There were some things I missed from other languages, although the list is pretty short and nitpicky:

Source code references within docs. I love this about the ruby/elixir documentation: as you are looking at the docs for a method, you can reveal the source code for that method. It was painful to (a) jump into a ipython session (b) import the module (c) ?? module.reference to view the source code.
Package documentation in Dash
More & better defaults in django setup.
Improved stdlib map-reduce. If you can’t fit your data transformation into a comprehension, it’s painful to write and read. You end writing for loops and appending to arrays.
Format code references in the path/to/file.py:line:col format for easy click-to-open support in various editors. This drove me nuts when debugging stack traces.
Improved TypedDict support. It seems this is a relatively new feature, and it shows. They are frustrating to work with.

Open Questions

I hope to find an excuse to dig a bit more into the python ecosystem, specifically to learn the ML side of things.
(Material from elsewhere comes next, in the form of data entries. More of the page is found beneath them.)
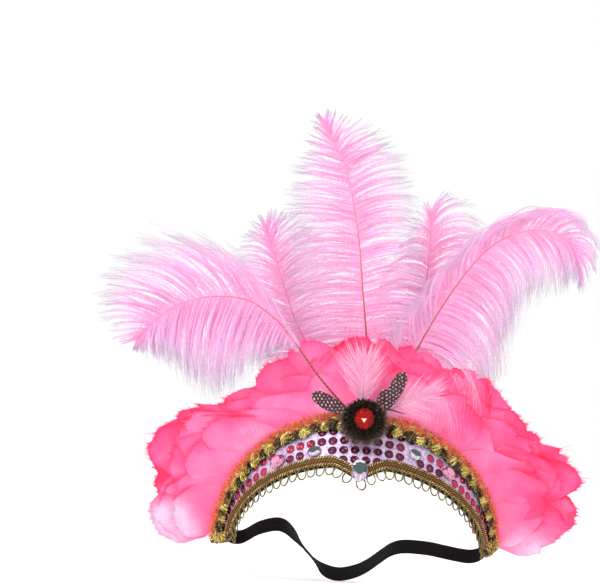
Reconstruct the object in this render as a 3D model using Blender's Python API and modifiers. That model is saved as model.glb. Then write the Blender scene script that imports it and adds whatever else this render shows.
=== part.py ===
"""Carnival feather headdress, worn upright and seen from the front along +Y.

A stiff crescent of black felt goes round the forehead. It carries sequin fabric, a gold gimp
with picot loops along its lower edge, a tinsel braid along its upper edge, five clear stones
and a fur rosette with a red jewel. A ruff of broad feathers stands behind the upper edge all
the way round, ostrich plumes rise behind and before it, and an elastic strap closes the loop.
Lengths are metres, +X is the wearer's left, +Y the back, +Z up. The origin is the middle of
the head opening, half way between the two ends of the band's lower edge.
"""
import math

import bmesh
import bpy
import numpy as np

MM = 0.001
GAP = 0.3 * MM

# The band's lower edge is half an ellipse in a plane that drops towards the back
LOWER_HALF_WIDTH = 91.7 * MM
LOWER_SKEW = 2.4 * MM  # the wearer's left half is wider by this, the right one narrower
LOWER_REACH = 97.9 * MM
LOWER_TILT = math.radians(39.7)
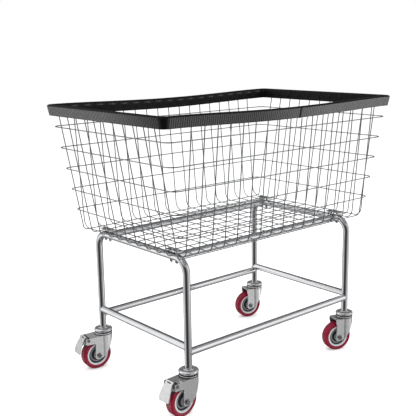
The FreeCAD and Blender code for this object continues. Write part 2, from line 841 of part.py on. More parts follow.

Here are some questions I still had at the end of the project:

Does numpy/pandas eliminate data manipulation pain? My biggest gripe with python is the lack of chained data manipulation operators like ruby/elixir.
How does the ML/AI/data science stuff work? This was one of my primary motivations for brushing up on my python skills and I’d love to deeply explore this.
How does async/await work in python?
How does asset management / frontend work in django?

Debugging `asdf` plugin issues

Although unrelated to this post, I had to debug some issues with an asdf plugin. Here’s how to do this:

Clone the asdf plugin repo locally: git clone https://github.com/asdf-community/asdf-poetry ~/Projects/
Remove the existing version of the repo ~/.asdf/plugins && rm -rf poetry
Symlink the repo you cloned: ln -s ~/Projects/asdf-poetry poetry

Now all commands hitting the poetry plugin will use your custom local copy.